— BEGIN Recorded data —

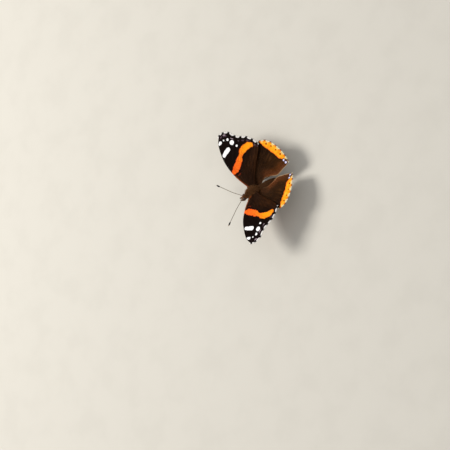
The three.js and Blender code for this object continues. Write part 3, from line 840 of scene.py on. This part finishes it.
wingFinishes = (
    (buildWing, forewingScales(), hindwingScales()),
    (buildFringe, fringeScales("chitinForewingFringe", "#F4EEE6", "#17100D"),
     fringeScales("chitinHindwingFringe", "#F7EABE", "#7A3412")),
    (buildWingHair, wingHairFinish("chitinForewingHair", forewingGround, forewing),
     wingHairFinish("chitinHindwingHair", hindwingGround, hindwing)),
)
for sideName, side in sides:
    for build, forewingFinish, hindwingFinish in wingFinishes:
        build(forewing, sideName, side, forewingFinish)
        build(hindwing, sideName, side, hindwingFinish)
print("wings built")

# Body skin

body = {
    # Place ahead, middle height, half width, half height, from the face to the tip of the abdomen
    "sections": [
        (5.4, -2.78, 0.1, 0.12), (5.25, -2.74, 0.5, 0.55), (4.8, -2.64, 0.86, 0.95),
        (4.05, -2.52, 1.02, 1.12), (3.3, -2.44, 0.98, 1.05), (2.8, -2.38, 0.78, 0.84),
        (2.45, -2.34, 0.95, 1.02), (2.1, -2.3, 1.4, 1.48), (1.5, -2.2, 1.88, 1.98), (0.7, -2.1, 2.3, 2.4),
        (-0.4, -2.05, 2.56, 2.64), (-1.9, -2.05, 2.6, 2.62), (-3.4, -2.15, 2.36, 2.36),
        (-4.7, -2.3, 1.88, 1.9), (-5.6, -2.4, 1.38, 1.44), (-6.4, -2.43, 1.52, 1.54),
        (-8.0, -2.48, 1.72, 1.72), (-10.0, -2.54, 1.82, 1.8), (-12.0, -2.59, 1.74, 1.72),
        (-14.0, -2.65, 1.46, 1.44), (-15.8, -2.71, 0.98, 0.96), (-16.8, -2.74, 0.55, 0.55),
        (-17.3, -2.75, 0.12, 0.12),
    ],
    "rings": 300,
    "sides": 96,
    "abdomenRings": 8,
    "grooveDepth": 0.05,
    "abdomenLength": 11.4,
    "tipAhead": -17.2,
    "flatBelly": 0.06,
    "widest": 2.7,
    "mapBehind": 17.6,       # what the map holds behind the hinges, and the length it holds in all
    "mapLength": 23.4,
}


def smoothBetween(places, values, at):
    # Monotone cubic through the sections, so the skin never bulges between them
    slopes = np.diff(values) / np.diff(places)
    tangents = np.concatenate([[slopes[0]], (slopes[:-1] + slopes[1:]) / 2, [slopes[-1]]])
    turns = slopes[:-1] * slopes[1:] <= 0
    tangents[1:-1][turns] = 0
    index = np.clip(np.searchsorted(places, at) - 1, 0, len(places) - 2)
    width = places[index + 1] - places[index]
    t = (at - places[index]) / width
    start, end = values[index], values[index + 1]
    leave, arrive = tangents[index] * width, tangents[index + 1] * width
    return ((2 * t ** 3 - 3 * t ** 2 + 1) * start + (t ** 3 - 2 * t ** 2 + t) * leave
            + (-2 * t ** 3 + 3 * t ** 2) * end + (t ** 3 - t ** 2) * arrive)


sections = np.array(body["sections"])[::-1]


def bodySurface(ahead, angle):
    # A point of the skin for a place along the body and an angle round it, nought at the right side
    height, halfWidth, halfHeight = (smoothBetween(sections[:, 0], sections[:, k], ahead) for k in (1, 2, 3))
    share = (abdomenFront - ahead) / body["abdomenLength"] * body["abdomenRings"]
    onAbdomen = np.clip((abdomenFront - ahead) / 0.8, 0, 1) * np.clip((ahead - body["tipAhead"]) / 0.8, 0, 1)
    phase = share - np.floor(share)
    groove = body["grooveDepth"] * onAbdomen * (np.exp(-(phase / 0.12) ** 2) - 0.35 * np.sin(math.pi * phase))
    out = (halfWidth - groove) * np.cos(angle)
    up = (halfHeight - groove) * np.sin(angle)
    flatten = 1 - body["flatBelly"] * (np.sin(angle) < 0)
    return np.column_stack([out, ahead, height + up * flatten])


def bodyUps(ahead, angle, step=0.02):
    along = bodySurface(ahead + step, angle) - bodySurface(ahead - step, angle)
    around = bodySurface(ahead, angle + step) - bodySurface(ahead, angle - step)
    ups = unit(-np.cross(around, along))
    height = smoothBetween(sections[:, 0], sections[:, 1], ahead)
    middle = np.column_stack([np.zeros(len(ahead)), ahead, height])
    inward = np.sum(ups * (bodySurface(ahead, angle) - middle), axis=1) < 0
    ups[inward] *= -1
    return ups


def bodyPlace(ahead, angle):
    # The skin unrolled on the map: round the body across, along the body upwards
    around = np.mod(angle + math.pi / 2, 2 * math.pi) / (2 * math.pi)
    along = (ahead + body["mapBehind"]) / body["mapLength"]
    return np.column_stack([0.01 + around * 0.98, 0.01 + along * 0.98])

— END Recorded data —

The request:
Wherever "from" shows up in a line, copy that line.

Solution to the exercise:
The three.js and Blender code for this object continues. Write part 3, from line 840 of scene.py on. This part finishes it.
    # Place ahead, middle height, half width, half height, from the face to the tip of the abdomen